MARAS Times Kurucusu ve meslektaşım Yener Atlı, dünkü köşe yazısında, “Bu Mustafa Karaaslan hangi karanlık emellere hizmet etmektedir?” başlığında bir yazı yazmış…
 

Yazı içeriğinde:
 

- Meslekte rakibi olduğu mu?
 

- Kırkından sonra bu işe girdiğimi ve pir olduğu mu?
 

- Yazdıklarımla ortalığı karıştırdığı mı?
 

- Çok ses getirdiği mi?
 

- Parti başkanına, belediye başkanına, milletvekiline, gazetecisine, bürokratına ve hatta savcısına hâkimine bile dokunacak yazılar yazdığımı belirtmiş…
 

- Son paragrafında ise; “Sayın Devlet Bahçeli’ye nazire yaparcasına matematik hesaplarıyla şahsıma gönderme yapmış, yazılarıma konu olmayanların hepsini tebrik etmiş, alayını birden kucaklamış.” 
 

*
 

Eskiden Yener Atlı için, “camianın tek gazetecisi” derdik.
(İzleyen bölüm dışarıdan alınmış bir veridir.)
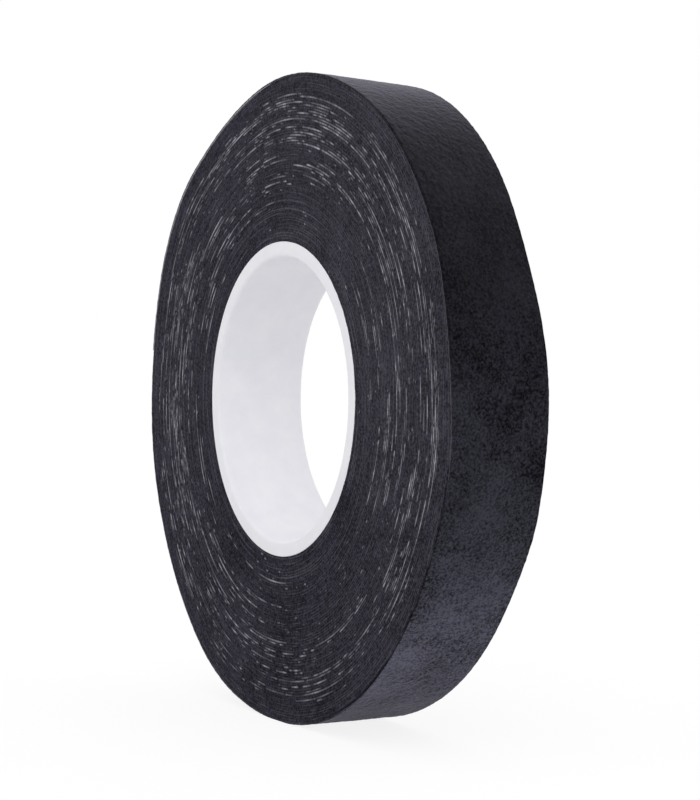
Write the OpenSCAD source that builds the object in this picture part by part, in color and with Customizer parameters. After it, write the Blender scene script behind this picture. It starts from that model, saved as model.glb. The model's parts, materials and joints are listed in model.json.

Habertürk’te yazdığı günlerde kendisiyle gurur duyardık.
 

Gıpta ederdik.
 

Yazdıklarını büyük bir ilgiyle okur, söylediklerini müthiş bir dikkatle dinlerdik.
 

İtiraf etmeliyim ki, o da işini hakkıyla yapardı:
 

-  Mesela “mensubu olduğu yerel camia” ile arasına en azından dili ve üslubuyla bir mesafe koymayı bilirdi.
 

-  Mesela fark yaratmayı, öne çıkmayı, kendisinden söz ettirmeyi başarırdı.
 

Bütün bunlar onu hem “camia” nezdinde, hem de “tek merkezli yerel medya” nezdinde “muteber” kılıyordu.
 

*
 

Fakat bir süre sonra...
 

Birazda rahatsızlığının verdiği o üzücü günlerde inzivaya çekildi…
 

Kendisini Koru park ormanının o temiz havasına bıraktı ve kendisine çok güvenilir bir alan açarak bir nebze gazeteciliği rafa kaldırıp işletmecilik yapmaya başladı…
 

Yavaş yavaş kendine gelmiş olmalı ki, son günlerde yazılarıyla yine sevenleri ile buluşmakta…
 

Yalnız Hayrettin Güngör ile ilgili, bazı isimlere destek olmak amacıyla yazmış olduğu yazı bana göre şöhretine yakışmadı…
 

Şimdi anlıyorum ki: Tekrar gündeme oturmak ve eski günlere dönmek adına Mustafa Karaaslan’ı köşesine taşıması ve ilginç bir başlık yazısı ile okunma sayısını artırması onun cin fikirli bir gazeteci olduğunun delili…
 

Size bir şey söyleyeyim mi?
 

“Yener Atlı duymasın ama…”
 

Bir büyüğü olarak eğer yukarıda yazdığım tavsiyelerime dikkat ederse…
 

Sevgili Yener’in, o eski güzel günlere dönmesi garantidir!